Evans: I think Janet had one of the absolutely important issues she was talking about, and that is, if you can focus on a single issue and get it really focused on by people and parents and legislators and advocates all across the country, you have built an enormous tidal wave of support, and I think that would be a key element in making continuing progress.
Taggart: I think the most important thing for us to do is to monitor the present legislation, and to stay in touch with our political leaders. We have a big job to do, and a lot of it is in the political field.
Evans: One of the difficulties is that we’re in a time now where we've given everyone a megaphone. The single most important advocates the people who care. That's what drove our success from the very beginning. It was Janet, and her cohorts, and Bill, and a number of citizens who just cared very much- understood there was a real problem, and their biggest job was to educate those of us who really didn't know as much about the problems that existed, as we probably should have.
But, that still exists. There are lot of people out there who don't have any feel for what the problems still are for the disabled. We've got to have a continuing and growing group of people who, as lobbyists, are absolutely the finest, the best, and the most powerful of any lobbies that appear before the state legislature or the United States Congress.

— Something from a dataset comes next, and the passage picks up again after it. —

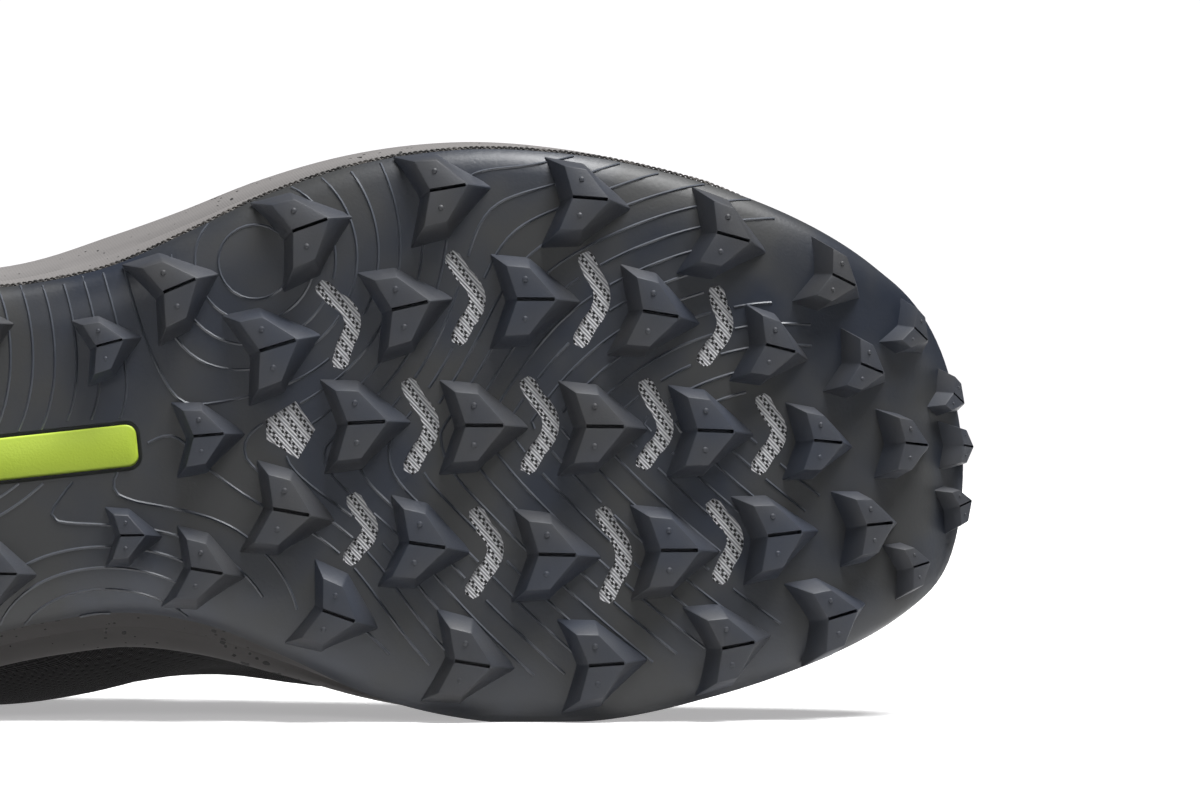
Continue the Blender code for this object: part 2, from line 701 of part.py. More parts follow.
def upper(group):
    """Hollow wall, open at the collar, at the throat and underneath."""
    solid = Solid()
    inner = UPPER - UPPER_NORMALS * wall_depths()[:, :, None]
    outside = solid.add(np.swapaxes(UPPER, 0, 1))
    inside = solid.add(np.swapaxes(inner, 0, 1))
    for low, high in zip(outside, outside[1:]):
        solid.band(low, high)
    for low, high in zip(inside, inside[1:]):
        solid.band(low, high, flip=True)
    solid.band(inside[0], outside[0])
    solid.band(outside[-1], inside[-1])
    return mesh_object("upper", solid, group, material("mesh_cloth", (0.012, 0.011, 0.012), 0.9))


def insole(group):
    """Footbed liner inside the upper."""
    foot = FLARE - INSET - WALL - 2 * GAP
    low = ring_at(foot, FOOTBED + GAP)
    side = ring_at(foot, FOOTBED + GAP + INSOLE * INSOLE_SIDE)
    high = ring_at(foot - INSOLE * INSOLE_BEVEL, FOOTBED + GAP + INSOLE)
    return mesh_object("insole", stack([low, side, high], patch(low), patch(high)), group,
                       material("liner", (0.03, 0.03, 0.03), 0.95))


def overlay(name, group, nodes, low, high, finish):
    """Skin over part of the upper, between two levels at each of its nodes."""
    inside = [level for level in UPPER_LEVELS if min(low) < level < max(high)]
    levels = [np.clip(level, low, high) for level in (0, *inside, 1)]
    grids = []
    for depth in (GAP, GAP + OVERLAY):
        face = wall(depth)
        grid = np.zeros((len(nodes), len(levels), 3))
        for j, row in enumerate(levels):
            for i, node in enumerate(nodes):
                grid[i, j] = [np.interp(row[i], UPPER_LEVELS, face[node, :, k]) for k in range(3)]
        grids.append(grid)
    return merged(mesh_object(name, slab(*grids), group, finish))


def merged(item):
    """Join the nodes that an overlay's uneven edge lays on each other."""
    shape = bmesh.new()
    shape.from_mesh(item.data)
    bmesh.ops.remove_doubles(shape, verts=shape.verts, dist=MERGE)
    bmesh.ops.dissolve_degenerate(shape, edges=shape.edges, dist=MERGE)
    shape.to_mesh(item.data)
    shape.free()
    return item


def level_at_rim(node, margin):
    """Level of the wall that lies a margin above the midsole's rim."""
    return np.interp(RIM[node] + margin, UPPER[node, :, 2], UPPER_LEVELS)


def nodes_between(start, end):
    """Nodes of the loop from one number up to another, past the end of the list."""
    return [k % len(TURNS) for k in range(start, end + 1)]


def mirror_node(node):
    """Node at the same place on the other side of the shoe."""
    return (2 * TOE_NODE - node) % len(TURNS)


def first_node(share):
    """First lateral node at or beyond a share of the length."""
    return int(np.argmax(SHARES[:TOE_NODE] >= share))


def toe_guard(group):
    """Skin round the toe, highest at the tip."""
    start = first_node(GUARD_BACK)
    nodes = nodes_between(start, mirror_node(start))
    low = [level_at_rim(node, 2 * GAP) for node in nodes]
    rise = np.sin(np.linspace(0, np.pi, len(nodes)))
    high = [bottom + GUARD_WIDTH + GUARD_RISE * r for bottom, r in zip(low, rise)]
    return overlay("toe_guard", group, nodes, low, high,
                   material("guard_film", (0.020, 0.020, 0.022), 0.4))


def heel_counter(group):
    """Skin round the heel."""
    start = first_node(COUNTER_FRONT)
    nodes = nodes_between(mirror_node(start) - len(TURNS), start)
    low = [level_at_rim(node, 2 * GAP) for node in nodes]
    rise = np.sin(np.linspace(0, np.pi, len(nodes)))
    high = [bottom + COUNTER_WIDTH + COUNTER_RISE * r for bottom, r in zip(low, rise)]
    return overlay("heel_counter", group, nodes, low, high,
                   material("counter_film", (0.025, 0.025, 0.027), 0.4))


def eyestay(group):
    """Skin round the throat that carries the eyelets."""
    start = first_node(STAY_BACK)
    nodes = nodes_between(start, mirror_node(start))
    low = [STAY_FOOT] * len(nodes)
    high = [STAY_END] * len(nodes)
    return overlay("eyestay", group, nodes, low, high,
                   material("stay_film", (0.022, 0.022, 0.024), 0.45))


def tongue_rows():
    """Sections of the tongue's outer face, from its foot under the vamp to its top."""
    first = first_node(STAY_BACK)
    last = TOE_NODE - 2
    lift = -(WALL + 2 * GAP)
    faces = [wall(lift, level) for level in TONGUE_LEVELS]
    rows = []
    for node in range(first, last + 1):
        other = mirror_node(node)
        lateral = [face[node] for face in faces]
        medial = [face[other] for face in reversed(faces)]
        rows.append(np.array(lateral + crown(lateral[-1], medial[0]) + medial))
    ahead = (rows[0] - rows[1]).mean(axis=0)
    ahead = ahead / np.linalg.norm(ahead)
    middle = rows[0].mean(axis=0)
    tops = []
    for rise, narrow in TONGUE_TOP:
        tops.append(middle + (rows[0] - middle) * narrow + ahead * TONGUE_RISE * rise)
    return np.stack(tops + rows)


def crown(left, right):
    """Points of the low arch between the two edges of the throat."""
    points = []
    for share in (0.25, 0.5, 0.75):
        lift = np.linalg.norm(right - left) * TONGUE_CROWN * 4 * share * (1 - share)
        points.append(left * (1 - share) + right * share + UP * lift)
    return points


def tongue(group):
    """Padded tongue under the throat."""
    outer = tongue_rows()
    normals = grid_normals(outer)
    across = np.abs(np.linspace(-1, 1, outer.shape[1]))[None, :, None]
    depth = TONGUE - (TONGUE - TONGUE_EDGE) * across ** 2
    return mesh_object("tongue", slab(outer - normals * depth, outer), group,
                       material("tongue_cloth", (0.02, 0.02, 0.022), 0.9))


def lace_path(node, other):
    """Way of one bar between two eyelets over the tongue, and what it lies flat on."""
    lift = OVERLAY + GAP + LACE_CLEARANCE + LACE_THICK / 2
    holes = wall(lift, EYELET_LEVEL)
    edges = wall(lift, 1.0)
    seats = wall(-(WALL + 2 * GAP), 1.0)
    top = crown(seats[node], seats[other])[1] + UP * (LACE_CLEARANCE + LACE_THICK)
    top[2] = max(top[2], (edges[node][2] + edges[other][2]) / 2)
    near = UPPER_NORMALS[node, -2]
    far = UPPER_NORMALS[other, -2]
    points = [holes[node], edges[node], top, edges[other], holes[other]]
    return np.array(points), np.array([near, near + UP, UP, far + UP, far])


def lace_bar(points, facing):
    """Flat band along a path."""
    ahead = np.gradient(points, axis=0)
    ahead /= np.linalg.norm(ahead, axis=1, keepdims=True)
    wide = np.cross(facing, ahead)
    wide /= np.linalg.norm(wide, axis=1, keepdims=True)
    thick = np.cross(ahead, wide)
    half = LACE_WIDTH / 2
    section = [(half, 0.5), (-half, 0.5), (-half, -0.5), (half, -0.5)]
    solid = Solid()
    rings = []
    for point, w, t in zip(points, wide, thick):
        rings.append(solid.add([point + w * a + t * b * LACE_THICK for a, b in section]))
    for low, high in zip(rings, rings[1:]):
        solid.band(low, high)
    solid.faces.append(tuple(rings[0][::-1]))
    solid.faces.append(tuple(rings[-1]))
    return solid


def laces(group, cutters):
    """Crossed bars from the lowest to the top eyelets, joined into one body."""
    finish = material("lace_cord", (0.03, 0.03, 0.032), 0.85)
    holes = [(first_node(share), mirror_node(first_node(share))) for share in EYELETS]
    paths = [lace_path(*holes[-1])]
    for (near, far), (near_next, far_next) in zip(holes, holes[1:]):
        paths.append(lace_path(near, far_next))
        paths.append(lace_path(near_next, far))
    bars = [lace_bar(*path) for path in paths]
    item = mesh_object("laces", bars[0], group, finish)
    for number, bar in enumerate(bars[1:]):
        boolean(item, mesh_object(f"lace_bar_{number + 1}", bar, cutters), "UNION")
    return item


def world_points(items):
    """Corners of the finished pieces in world space."""
    graph = bpy.context.evaluated_depsgraph_get()
    points = []
    for item in items:
        shape = item.evaluated_get(graph)
        mesh = shape.to_mesh()
        points.extend(item.matrix_world @ corner.co for corner in mesh.vertices)
        shape.to_mesh_clear()
    return points


def resting_direction(points, start):
    """Direction that points down once the shoe has rolled onto its medial side."""
    hull = bmesh.new()
    for point in points:
        hull.verts.new(point)
    shell = bmesh.ops.convex_hull(hull, input=hull.verts)
    loose = [part for part in shell["geom_interior"] if isinstance(part, bmesh.types.BMVert)]
    bmesh.ops.delete(hull, geom=loose, context="VERTS")
    bmesh.ops.recalc_face_normals(hull, faces=hull.faces)
    tree = BVHTree.FromBMesh(hull)
    down = start
    for _ in range(ROLLS):
        _, down, _, _ = tree.ray_cast(CENTRE, down)
    hull.free()
    return down


def lay_down(items, group):
    """Turn the shoe onto its medial side and set it on the floor."""
    down = resting_direction(world_points(items), Vector((0, 1, 0)))
    away = Vector((0, 0, 1))
    away = (away - down * away.dot(down)).normalized()
    turn = Matrix((away.cross(-down), away, -down)).to_4x4()
    pose = bpy.data.objects.new("pose", None)
    group.objects.link(pose)
    for item in items:
        item.parent = pose
    points = [turn @ point for point in world_points(items)]
    low = [min(point[k] for point in points) for k in range(3)]
    high = [max(point[k] for point in points) for k in range(3)]
    centre = Vector(((low[0] + high[0]) / 2, (low[1] + high[1]) / 2, low[2] + FLOOR_FLAT))
    pose.matrix_world = Matrix.Translation(-centre) @ turn
    bpy.context.view_layer.update()
    return pose


def floor_cutter(cutters):
    """Block under the floor that flattens what rests on it."""
    bpy.ops.mesh.primitive_cube_add(size=1, location=(0, 0, -LENGTH / 2))
    item = bpy.context.active_object
    item.name = "floor_cutter"
    item.scale = (2 * LENGTH, 2 * LENGTH, LENGTH)
    for owner in list(item.users_collection):
        owner.objects.unlink(item)
    cutters.objects.link(item)
    item.hide_render = True
    item.display_type = "WIRE"
    return item


def build():
    """Make every piece, lay the shoe down and flatten its resting spots."""
    clear_scene()
    shoe = collection("trail_running_shoe")
    cutters = collection("cutters", hidden=True)
    sole = outsole(shoe, cutters)
    cup = midsole(shoe, cutters)
    shell = upper(shoe)
    pieces = [sole, cup, shell, badge(shoe), plate(shoe), insole(shoe)]
    pieces += [toe_guard(shoe), heel_counter(shoe), eyestay(shoe), tongue(shoe)]
    pieces.append(laces(shoe, cutters))
    tools = list(cutters.objects)
    bpy.context.view_layer.update()
    pose = lay_down(pieces, shoe)
    for tool in tools:
        tool.parent = pose
    floor = floor_cutter(cutters)
    for item in (sole, cup, shell):
        boolean(item, floor, "DIFFERENCE")


build()
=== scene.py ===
"""Looks of the right trail running shoe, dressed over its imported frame.

Every piece is shaped on the upright shoe, in metres: X runs from heel to toe, Y towards
the medial side and Z up from the ground.  POSE then lays it on its medial side, where
the frame lies.
"""

import math

import bpy
import numpy as np
from mathutils import Matrix, Vector
from mathutils.bvhtree import BVHTree


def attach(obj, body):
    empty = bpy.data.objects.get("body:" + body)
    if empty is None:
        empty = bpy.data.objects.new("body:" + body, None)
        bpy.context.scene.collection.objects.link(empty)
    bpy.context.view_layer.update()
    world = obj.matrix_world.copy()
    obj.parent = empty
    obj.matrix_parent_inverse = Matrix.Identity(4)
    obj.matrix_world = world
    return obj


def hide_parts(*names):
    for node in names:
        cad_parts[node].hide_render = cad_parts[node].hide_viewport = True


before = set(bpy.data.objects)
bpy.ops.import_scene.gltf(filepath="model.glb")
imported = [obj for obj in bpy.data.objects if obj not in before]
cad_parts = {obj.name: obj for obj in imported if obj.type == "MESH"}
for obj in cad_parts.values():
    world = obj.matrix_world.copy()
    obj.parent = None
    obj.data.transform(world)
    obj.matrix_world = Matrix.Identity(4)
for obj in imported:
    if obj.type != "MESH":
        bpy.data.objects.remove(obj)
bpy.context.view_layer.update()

MM = 0.001
UP = np.array([0.0, 0.0, 1.0])

# How the upright shoe lies on the floor
POSE = Matrix((
    (0.99881, 0.04886, 0.0, -0.15056),
    (0.00439, -0.08972, 0.99596, -0.05439),
    (0.04866, -0.99477, -0.08983, 0.04065),
    (0.0, 0.0, 0.0, 1.0),
))

# Sizes of the shoe, as the frame has them
LENGTH = 300 * MM
BALL_WIDTH = 114.5 * MM
HEEL_WIDTH = 86 * MM
HEEL_STACK = 30 * MM
TOE_SPRING = 33 * MM
HEEL_BEVEL = 8 * MM
CUP_RISE = 10 * MM
EDGE_ROLL = 3 * MM
EDGE_TURN = 1.4 * MM
TOE_REACH = 1.4 * MM
ROLL_START = 0.6
TURN_START = 0.93
RUBBER = 2.5 * MM
SIDE_STEP = 1.0 * MM
RIM_SLOPE = 1.2 * MM
LIP = 1.2 * MM
SEAM_OUT = (-1.0 * MM, 0.5 * MM)
SEAM_RISE = 0.35 * MM
SEAM_PITCH = 2.2 * MM
SEAM_RADIUS = 0.28 * MM
SEAM_END = 0.90
SEAM_FADE = 0.06
COLLAR_HEIGHT = 99 * MM
LAST_HEIGHT = 60 * MM
WALL = 2.4 * MM
COLLAR_PAD = 5 * MM
COLLAR_FRONT = 0.40
OVERLAY = 1.2 * MM
PLATE = 1.0 * MM
WEAVE_DEPTH = 0.8 * MM
INSOLE = 4 * MM
TONGUE = 5 * MM
TONGUE_EDGE = 2 * MM
TONGUE_RISE = 26 * MM
LUG_HEIGHT = 5 * MM
LUG_LENGTH = 16.8 * MM
LUG_WIDTH = 18.7 * MM
LUG_ROOT = 1.7 * MM
WINDOW_WIDTH = 3.3 * MM
BADGE_LENGTH = 56 * MM
BADGE_WIDTH = 8.2 * MM
BADGE_CORNER = 2 * MM
BADGE_PROUD = 0.7 * MM
BADGE_SEAT = 1.0 * MM
BADGE_CLEARANCE = 0.8 * MM
LACE_WIDTH = 5.6 * MM
LACE_THICK = 1.3 * MM
GAP = 0.3 * MM

# Nodes of the surfaces: along, across, and the arcs left to the heel and the toe
ROWS = 127
COLS = 37
HEEL_ARC = 0.50
TOE_ARC = 0.42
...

From the very start, Northwest Center has led the inclusion revolution. In the early 1960s, four Seattle moms started their own schools where children with disabilities could learn and grow. Their goal was to provide education to children who were barred from public schools. It didn’t take long for other parents to join in, and in 1965 Northwest Center officially opened its doors to students with disabilities from across Seattle.
Our founding mothers spent the rest of their careers as advocates working towards a future where people of all abilities can receive an education, find meaningful employment, and reach their full potential.
As we kick off National Developmental Disability Awareness Month, we’re proud to be an organization that helps build inclusive communities for people of all abilities, from Early Learning classrooms where kids with and without disabilities share learning and playtime, and in employment services where we find employment opportunities that are meaningful and beneficial to both our clients and their employers.
And because 33% of our own organization is made up of people with a documented disability, we understand that not only are inclusive workplaces great for business, bringing better efficiency, retention, and other benefits, but also that working with people of all abilities builds strong friendships, connections, and partnerships that last for life.
Stories like that of Preston, Laethan, Sandra, Jackson, Anna, and Sandy are just the tip of the iceberg. Their experiences show the strength our community gains when people of all abilities learn and work together.
Our founding mothers started an inclusion revolution. But we’re just getting started.